Category: Cosmic Events Written by Nancy Atkinson, Universe Today Views: 911
Since early this year, skywatchers on Earth have been tracking Comet Leonard, a kilometer-wide dirty snowball made of ice, rock, and dust.
Now, as it heads towards a close encounter with the Sun on 3 January 2022, several spacecraft – with the distinct advantage of having an unobstructed front-row seat to the action – have been keeping an eye on how the comet is changing and evolving as it heats up.
In particular, two satellites designed to observe the Sun have captured recent video of the brightening Comet Leonard as it speeds past the Earth for the first time in 80,000 years.

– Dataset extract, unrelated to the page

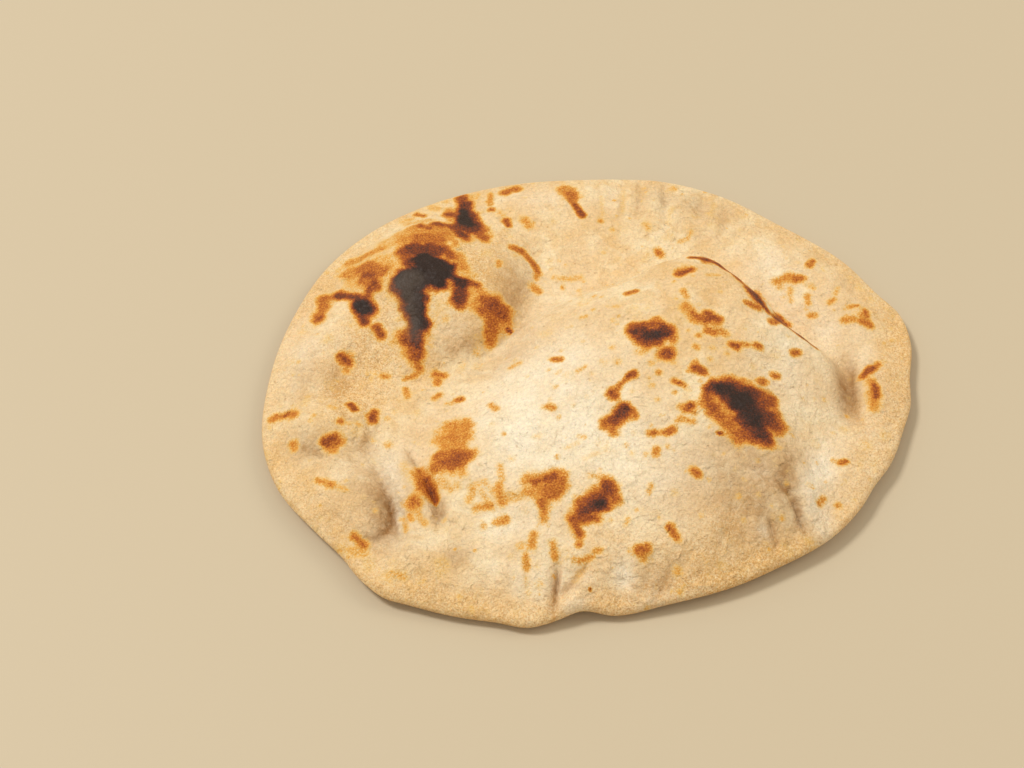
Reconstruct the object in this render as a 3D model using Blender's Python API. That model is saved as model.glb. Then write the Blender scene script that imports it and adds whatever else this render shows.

The Solar Orbiter Heliospheric Imager (SoloHI) captured an incredible animated sequence of images late last week (Dec. 17-19) that shows Comet Leonard streaking diagonally across the field of view.
An amazing view!
When SoloHI took these images, the comet was approximately between the Sun and the spacecraft, with the comet's gas and dust tails pointing towards the spacecraft.
Toward the end of the image sequence, the view of both of the tails improves as the viewing angle at which we see the comet increases, and SoloHI gets a side-on view of the comet.
So yeah, comet Leonard has definitely kicked into a new gear over the past couple of days. Check out that tail action!